For this tutorial, we’ll assume you have a basic app ready in Node.js (but the steps are similar for Python, Ruby, or Go).

What You’ll Need:

  • A working app in a local folder (e.g., my-app/)

  • A package.json file with start scripts

  • A GitHub account

  • Git installed on your machine

Sample app checklist:

				
					package.json ✅
index.js ✅
.env.example ✅

				
			

Don’t have an app yet? Grab a simple Node.js “Hello World” from GitHub or create one using Express.


Step 3: Push Your Code to Git

Most PaaS platforms pull your code directly from GitHub or GitLab. Let’s get it there:

				
					git init
git add .
git commit -m "Initial commit"
git remote add origin https://github.com/yourusername/your-repo.git
git push -u origin main

				
			

Now your app is ready to be deployed from the cloud.

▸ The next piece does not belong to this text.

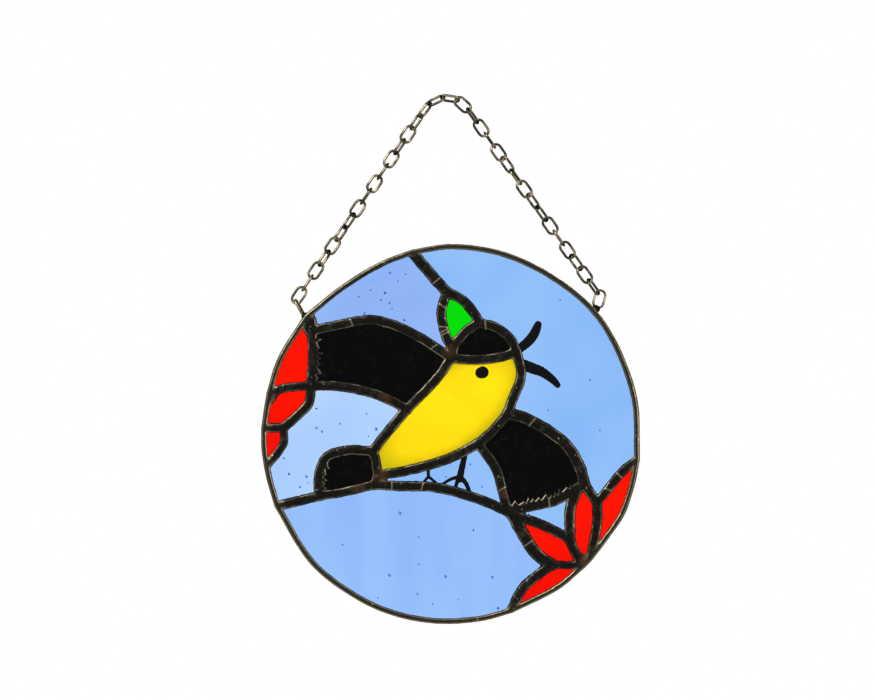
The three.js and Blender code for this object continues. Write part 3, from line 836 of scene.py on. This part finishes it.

☁️ Step 4: Deploy to Your Chosen PaaS

Let’s use Render as an example:

  1. Sign in to Render with GitHub

  2. Click “New Web Service”

  3. Connect your repo

  4. Choose:

    • Build Command: npm install

    • Start Command: npm start or your custom command

  5. Choose your region, plan (start with free), and click “Create Web Service”

That’s it — Render will:

  • Clone your repo

  • Build your app

  • Deploy it to a public URL

In under 5 minutes, your app is live!


Step 5: Monitor & Scale

Once your app is live, PaaS platforms make it easy to track performance and scale resources.

Common Monitoring Tools:

  • Logs dashboard (see real-time server logs)

  • Health checks (uptime monitoring)

  • Alerts & error tracking (some platforms support Sentry or built-in tools)

  • Performance graphs (CPU, memory usage)

Scaling Options:

  • Auto-scaling (traffic-based)

  • Manual scaling (increase instance count)

  • Background workers, cron jobs, queues

⚙️ Need more power? Just bump the plan up — no downtime or server migration required.


Bonus: Managing Environment Variables

Most apps require environment variables (.env values like API keys, DB URLs, etc).

PaaS platforms offer easy ways to manage them:

  • Go to your app settings

  • Find “Environment Variables” or “Secrets”

  • Add your key-value pairs (e.g., PORT=3000)

They’re automatically injected during deploys.


Final Thoughts: Ship Faster, Stress Less

Deploying your app with a PaaS platform removes the guesswork from hosting. You don’t need to worry about:

  • Linux config

  • NGINX or Apache setup

  • Managing databases and backups manually

Instead, you focus on building — and let the platform handle everything else.

✅ Code
✅ Push
✅ Go live
✅ Scale on demand

If you’re a developer ready to ship faster, smarter, and without server stress — PaaS is the move.